No Salmo 18 Davi recorda tudo que viveu e rompeu em adoração ao seu Deus: “Eu te amo de todo coração, ó Senhor, fortaleza minha. O Senhor é o meu rochedo e o meu lugar forte e o meu libertador; o meu Deus, a minha fortaleza, em quem confio; a força da minha salvação e o meu alto refúgio.” Tantos motivos para depressão, para vingança, para retração ou mesmo orgulho e, no entanto, Davi se volta para o louvor. Ele adora, ele exalta a Deus, ele testemunha da graça e da benevolência do Senhor. Que extraordinário! Será por isso também que ele era o homem segundo o coração de Deus?
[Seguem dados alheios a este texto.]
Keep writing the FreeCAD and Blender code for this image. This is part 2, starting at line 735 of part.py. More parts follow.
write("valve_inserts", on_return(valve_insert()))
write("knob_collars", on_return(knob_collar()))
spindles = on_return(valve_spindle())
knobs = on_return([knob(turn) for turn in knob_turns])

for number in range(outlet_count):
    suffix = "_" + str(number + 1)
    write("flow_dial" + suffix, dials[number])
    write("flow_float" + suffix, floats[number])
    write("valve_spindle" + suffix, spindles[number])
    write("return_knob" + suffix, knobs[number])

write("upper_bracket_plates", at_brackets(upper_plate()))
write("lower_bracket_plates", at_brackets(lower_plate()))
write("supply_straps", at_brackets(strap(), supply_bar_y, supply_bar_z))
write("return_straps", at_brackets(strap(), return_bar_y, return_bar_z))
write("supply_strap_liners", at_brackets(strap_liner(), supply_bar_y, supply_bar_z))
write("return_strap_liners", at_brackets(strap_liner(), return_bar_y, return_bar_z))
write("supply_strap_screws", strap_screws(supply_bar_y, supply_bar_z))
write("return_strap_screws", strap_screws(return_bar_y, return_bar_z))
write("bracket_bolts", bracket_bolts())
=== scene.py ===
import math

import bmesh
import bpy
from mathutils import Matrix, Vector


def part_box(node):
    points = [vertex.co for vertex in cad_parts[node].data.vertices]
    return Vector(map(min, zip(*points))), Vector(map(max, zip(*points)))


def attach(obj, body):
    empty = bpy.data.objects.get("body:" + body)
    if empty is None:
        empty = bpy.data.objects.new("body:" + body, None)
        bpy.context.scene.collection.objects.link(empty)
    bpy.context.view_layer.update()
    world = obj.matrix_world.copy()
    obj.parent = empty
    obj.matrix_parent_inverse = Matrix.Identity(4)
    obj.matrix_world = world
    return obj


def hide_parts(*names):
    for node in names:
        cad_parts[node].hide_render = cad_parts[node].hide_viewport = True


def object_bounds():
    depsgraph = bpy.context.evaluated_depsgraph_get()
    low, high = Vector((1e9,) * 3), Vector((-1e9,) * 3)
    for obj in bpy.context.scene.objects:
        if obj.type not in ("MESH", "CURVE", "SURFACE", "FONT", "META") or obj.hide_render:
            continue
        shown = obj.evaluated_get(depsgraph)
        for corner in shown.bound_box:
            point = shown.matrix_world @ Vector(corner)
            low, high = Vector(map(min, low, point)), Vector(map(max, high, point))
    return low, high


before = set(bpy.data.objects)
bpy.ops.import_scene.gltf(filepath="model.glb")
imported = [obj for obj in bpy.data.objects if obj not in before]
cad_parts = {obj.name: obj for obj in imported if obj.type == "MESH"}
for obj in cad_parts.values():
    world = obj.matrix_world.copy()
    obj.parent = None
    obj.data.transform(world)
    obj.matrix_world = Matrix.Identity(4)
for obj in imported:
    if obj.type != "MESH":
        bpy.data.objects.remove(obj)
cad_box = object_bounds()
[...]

Acredito que todos nós teremos motivos para sofrer diante de nossas lembranças. Creio que haverá motivos para desejar justiça a nossos adversários e para nos fecharmos um pouco mais. Creio até que teremos alguns motivos de orgulho olhando para trás e é bom que assim seja. Mas o crente verdadeiro olha para sua vida, recorda suas lutas e louva. Ao filho de deus cabe o louvor. Lançando sobre Ele as tristezas, largando mão de nossas mágoas, lançando a seus pés nossas possíveis coroas, louvamos com gratidão porque é Por ELE, e para ELE que vivemos e existimos. Soli Deo Gloria!